____ EXTRACTED INFORMATION

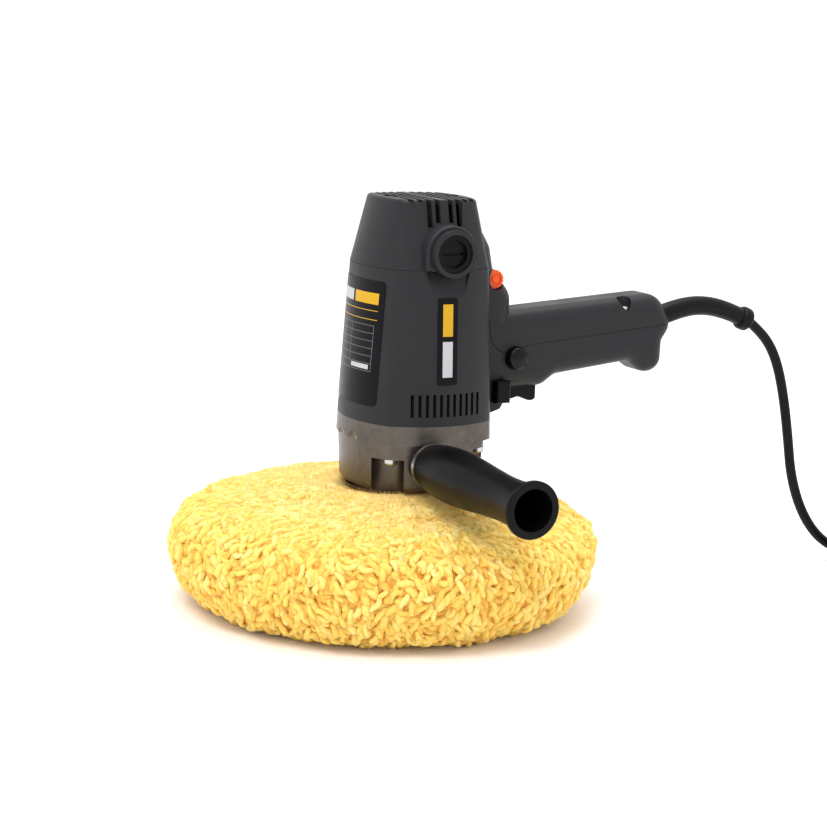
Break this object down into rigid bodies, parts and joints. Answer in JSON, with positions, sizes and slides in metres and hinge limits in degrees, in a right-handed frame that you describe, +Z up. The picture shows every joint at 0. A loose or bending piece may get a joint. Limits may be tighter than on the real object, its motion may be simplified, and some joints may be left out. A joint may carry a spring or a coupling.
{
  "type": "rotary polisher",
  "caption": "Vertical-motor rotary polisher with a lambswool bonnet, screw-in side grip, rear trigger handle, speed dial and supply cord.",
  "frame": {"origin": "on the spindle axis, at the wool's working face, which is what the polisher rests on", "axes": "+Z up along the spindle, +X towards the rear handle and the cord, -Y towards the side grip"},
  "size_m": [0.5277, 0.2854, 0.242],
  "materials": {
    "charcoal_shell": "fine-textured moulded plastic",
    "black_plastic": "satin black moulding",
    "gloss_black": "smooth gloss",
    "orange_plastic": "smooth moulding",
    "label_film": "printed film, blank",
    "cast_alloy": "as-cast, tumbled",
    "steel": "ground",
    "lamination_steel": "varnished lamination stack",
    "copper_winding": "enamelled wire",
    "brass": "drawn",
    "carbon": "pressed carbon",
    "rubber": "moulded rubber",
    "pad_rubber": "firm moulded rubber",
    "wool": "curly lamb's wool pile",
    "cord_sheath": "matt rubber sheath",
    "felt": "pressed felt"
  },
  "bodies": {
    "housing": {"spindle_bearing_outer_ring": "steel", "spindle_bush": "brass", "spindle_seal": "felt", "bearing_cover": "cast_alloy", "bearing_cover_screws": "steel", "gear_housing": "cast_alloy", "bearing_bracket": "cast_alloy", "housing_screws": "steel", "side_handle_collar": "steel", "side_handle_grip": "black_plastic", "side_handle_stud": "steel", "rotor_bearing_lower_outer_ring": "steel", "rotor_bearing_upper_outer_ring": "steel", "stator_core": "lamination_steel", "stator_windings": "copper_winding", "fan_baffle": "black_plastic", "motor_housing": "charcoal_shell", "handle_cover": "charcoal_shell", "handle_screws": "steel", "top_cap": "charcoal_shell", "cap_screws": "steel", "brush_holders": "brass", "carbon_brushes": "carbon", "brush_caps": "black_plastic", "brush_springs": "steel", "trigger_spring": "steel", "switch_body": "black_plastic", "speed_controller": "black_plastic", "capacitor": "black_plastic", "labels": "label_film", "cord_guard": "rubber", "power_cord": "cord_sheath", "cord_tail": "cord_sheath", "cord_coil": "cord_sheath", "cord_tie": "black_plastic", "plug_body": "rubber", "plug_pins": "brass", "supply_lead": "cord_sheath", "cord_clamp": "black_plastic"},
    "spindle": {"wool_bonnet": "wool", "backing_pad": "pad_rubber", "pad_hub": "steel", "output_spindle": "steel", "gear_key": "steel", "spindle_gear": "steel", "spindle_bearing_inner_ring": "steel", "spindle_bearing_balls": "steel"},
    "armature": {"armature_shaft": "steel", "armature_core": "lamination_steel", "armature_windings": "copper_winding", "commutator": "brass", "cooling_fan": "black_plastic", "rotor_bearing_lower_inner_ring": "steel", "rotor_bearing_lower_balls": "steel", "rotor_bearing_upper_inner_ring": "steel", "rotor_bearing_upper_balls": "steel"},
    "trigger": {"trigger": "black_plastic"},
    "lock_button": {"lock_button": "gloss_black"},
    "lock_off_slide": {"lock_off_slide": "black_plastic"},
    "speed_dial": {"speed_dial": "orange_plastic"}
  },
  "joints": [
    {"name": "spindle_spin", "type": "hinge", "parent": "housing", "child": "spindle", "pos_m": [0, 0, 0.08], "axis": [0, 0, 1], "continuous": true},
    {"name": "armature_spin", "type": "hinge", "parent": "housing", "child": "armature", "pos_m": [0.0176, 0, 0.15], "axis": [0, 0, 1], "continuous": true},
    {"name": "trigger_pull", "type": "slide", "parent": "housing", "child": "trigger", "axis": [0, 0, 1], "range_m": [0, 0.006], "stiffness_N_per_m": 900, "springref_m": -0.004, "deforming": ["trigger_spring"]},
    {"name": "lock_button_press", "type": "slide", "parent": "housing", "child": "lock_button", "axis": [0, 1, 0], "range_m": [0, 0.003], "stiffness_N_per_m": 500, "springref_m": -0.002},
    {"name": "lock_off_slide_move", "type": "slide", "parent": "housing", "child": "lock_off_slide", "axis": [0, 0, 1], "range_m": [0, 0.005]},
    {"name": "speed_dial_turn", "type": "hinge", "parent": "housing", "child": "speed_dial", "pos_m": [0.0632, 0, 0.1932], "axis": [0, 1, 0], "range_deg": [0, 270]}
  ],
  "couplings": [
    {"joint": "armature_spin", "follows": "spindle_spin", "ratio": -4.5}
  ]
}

________
____ EXTRACTED INFORMATION

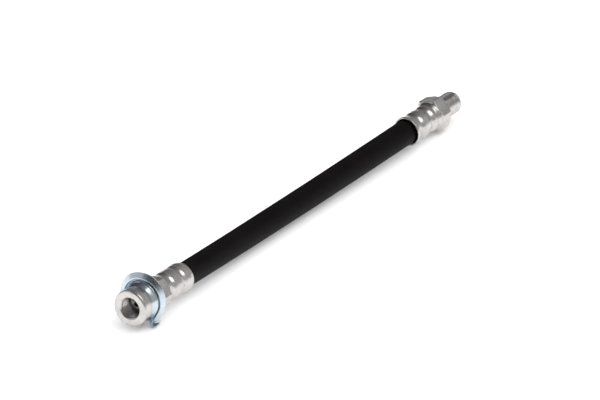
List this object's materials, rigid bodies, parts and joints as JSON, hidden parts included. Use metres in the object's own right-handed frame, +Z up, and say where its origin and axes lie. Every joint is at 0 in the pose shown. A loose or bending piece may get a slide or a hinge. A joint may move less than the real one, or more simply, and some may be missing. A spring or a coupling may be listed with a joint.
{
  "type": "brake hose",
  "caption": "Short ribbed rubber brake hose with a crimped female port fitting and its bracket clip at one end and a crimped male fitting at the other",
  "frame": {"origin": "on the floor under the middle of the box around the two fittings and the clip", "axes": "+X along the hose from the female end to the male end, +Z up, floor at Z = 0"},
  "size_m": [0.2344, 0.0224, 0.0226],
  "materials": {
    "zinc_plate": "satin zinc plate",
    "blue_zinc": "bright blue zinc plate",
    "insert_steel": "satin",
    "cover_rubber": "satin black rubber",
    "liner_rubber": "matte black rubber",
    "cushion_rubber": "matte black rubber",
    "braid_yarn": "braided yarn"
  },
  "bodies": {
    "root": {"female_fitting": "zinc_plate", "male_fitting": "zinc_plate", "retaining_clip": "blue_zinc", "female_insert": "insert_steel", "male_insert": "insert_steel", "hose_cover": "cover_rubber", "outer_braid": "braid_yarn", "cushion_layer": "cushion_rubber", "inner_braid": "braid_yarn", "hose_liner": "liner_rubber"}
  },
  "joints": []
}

________
____ EXTRACTED INFORMATION

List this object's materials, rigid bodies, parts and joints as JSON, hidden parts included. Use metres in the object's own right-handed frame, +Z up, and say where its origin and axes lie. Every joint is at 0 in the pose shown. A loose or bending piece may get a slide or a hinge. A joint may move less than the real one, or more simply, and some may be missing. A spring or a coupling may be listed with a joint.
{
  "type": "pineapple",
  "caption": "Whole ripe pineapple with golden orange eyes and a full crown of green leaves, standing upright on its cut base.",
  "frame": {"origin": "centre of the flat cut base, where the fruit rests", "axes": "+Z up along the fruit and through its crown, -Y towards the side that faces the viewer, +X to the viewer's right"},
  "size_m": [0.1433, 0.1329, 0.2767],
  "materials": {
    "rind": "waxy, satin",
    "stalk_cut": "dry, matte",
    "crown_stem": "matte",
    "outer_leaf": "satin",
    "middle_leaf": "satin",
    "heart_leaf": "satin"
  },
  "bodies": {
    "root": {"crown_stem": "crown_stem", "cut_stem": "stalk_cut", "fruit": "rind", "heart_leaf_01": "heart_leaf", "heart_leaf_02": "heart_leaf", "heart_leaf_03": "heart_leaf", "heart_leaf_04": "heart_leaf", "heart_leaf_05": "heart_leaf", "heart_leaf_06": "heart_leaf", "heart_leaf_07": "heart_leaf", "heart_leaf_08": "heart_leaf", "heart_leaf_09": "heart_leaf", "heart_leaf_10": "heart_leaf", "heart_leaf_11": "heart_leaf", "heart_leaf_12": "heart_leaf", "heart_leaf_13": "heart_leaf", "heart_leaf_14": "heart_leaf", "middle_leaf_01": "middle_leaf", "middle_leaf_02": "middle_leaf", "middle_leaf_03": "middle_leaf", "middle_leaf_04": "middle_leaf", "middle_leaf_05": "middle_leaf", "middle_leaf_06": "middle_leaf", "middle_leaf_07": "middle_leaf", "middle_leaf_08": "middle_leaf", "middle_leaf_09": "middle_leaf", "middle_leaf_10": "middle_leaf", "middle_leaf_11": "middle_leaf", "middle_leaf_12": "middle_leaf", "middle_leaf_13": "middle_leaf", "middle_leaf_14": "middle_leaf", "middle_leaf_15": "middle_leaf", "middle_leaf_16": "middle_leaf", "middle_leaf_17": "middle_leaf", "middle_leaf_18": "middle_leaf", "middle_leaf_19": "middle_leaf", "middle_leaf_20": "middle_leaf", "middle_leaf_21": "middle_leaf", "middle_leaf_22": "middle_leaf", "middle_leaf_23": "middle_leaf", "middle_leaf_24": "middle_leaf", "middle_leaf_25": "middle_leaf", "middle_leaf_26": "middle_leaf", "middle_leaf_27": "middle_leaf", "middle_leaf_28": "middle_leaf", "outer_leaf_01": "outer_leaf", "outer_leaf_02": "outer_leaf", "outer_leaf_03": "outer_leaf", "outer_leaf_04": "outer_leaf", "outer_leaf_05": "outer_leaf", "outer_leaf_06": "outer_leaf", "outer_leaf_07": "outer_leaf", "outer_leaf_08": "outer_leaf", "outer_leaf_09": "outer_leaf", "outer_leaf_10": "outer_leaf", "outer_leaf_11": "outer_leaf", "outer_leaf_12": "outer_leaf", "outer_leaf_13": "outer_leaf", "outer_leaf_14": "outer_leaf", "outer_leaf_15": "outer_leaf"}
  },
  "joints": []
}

________

OBJECTIVE –
State how many lines include the string "origin". Give no other information.

THE RESULT –
5